We are back in Rangiwahia, applying for more teaching jobs and awaiting the start of Term 4 on Monday.

Please check out the video of the Auckland Zoo on the post below which we just added. It took a while to upload :D

Friday, October 1, 2010

Mr. Restricted

The people of New Zealand are friendly as and generous to a fault. You could throw a rock in any town and hit five people who would be eager to shout you a beer and swap sheep stories in Her Majesty’s Mangled English. However, there is one thing that the Kiwis are tight with - the internet. After living in the land of milk and honey, where bandwidth flows like advertisements from Time Warner, the stark New Zealand broadband leaves me ashamedly naked.

I stayed for a while at the Auckland City Hotel in the heart of Auckland’s central business district. The SkyCity needle pierced the sky overhead bristling with communications relays. In fact, my netbook was weighed down with the burden wireless networks available, all of them locked away as the fire from Prometheus. The gracious guardians of fire at the concierge desk said that there was a half hour of broadband available free as a guest.

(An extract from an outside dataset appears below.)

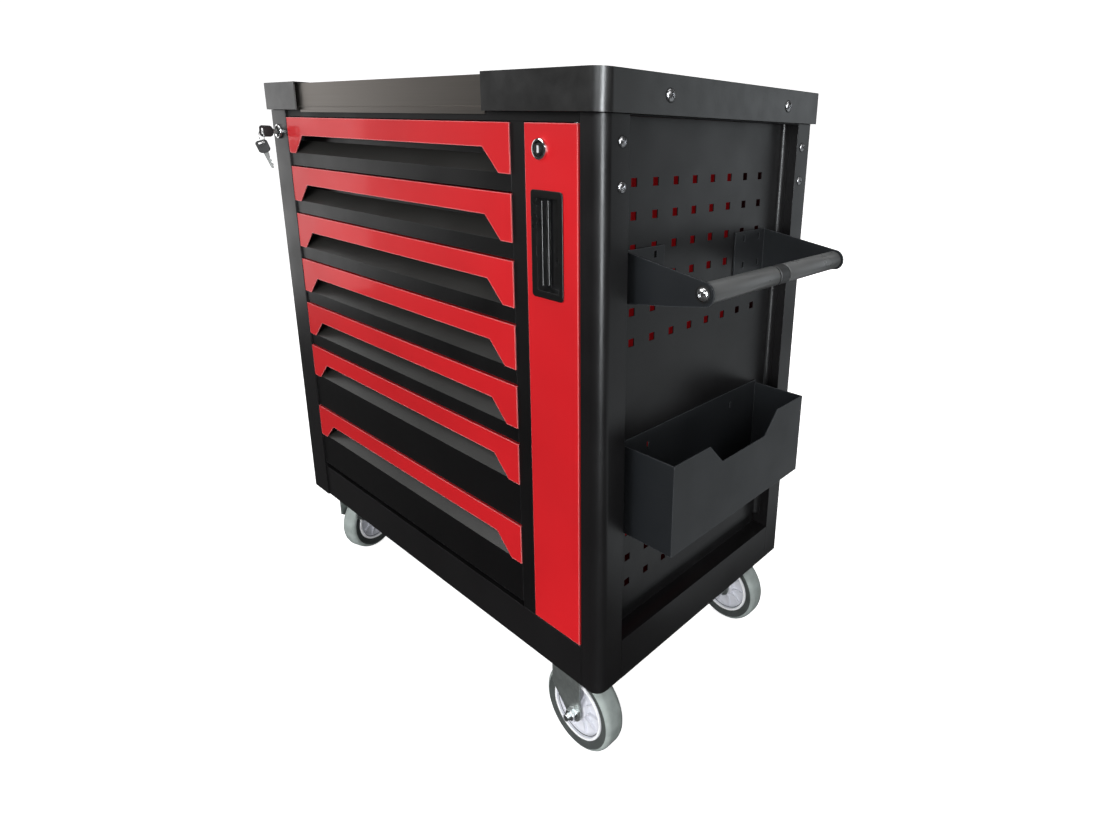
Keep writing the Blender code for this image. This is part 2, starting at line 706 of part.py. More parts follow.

Happily clacking away, I attacked web of possible attractions. The website of The Edge quickly surrendered the floorplan of symphony seating and the Auckland zoo’s flash website rotated the primal faces of orangutans and giraffes to stare back at me. Not more than five minutes on the blissfulnet and the connection was severed; I had exceeded the allotted ten megabytes. How, O how, could they consider ten megabytes to be broadband? It’s like broadband telegraph messages. Buckle up - it’s going to be a wild ride of text!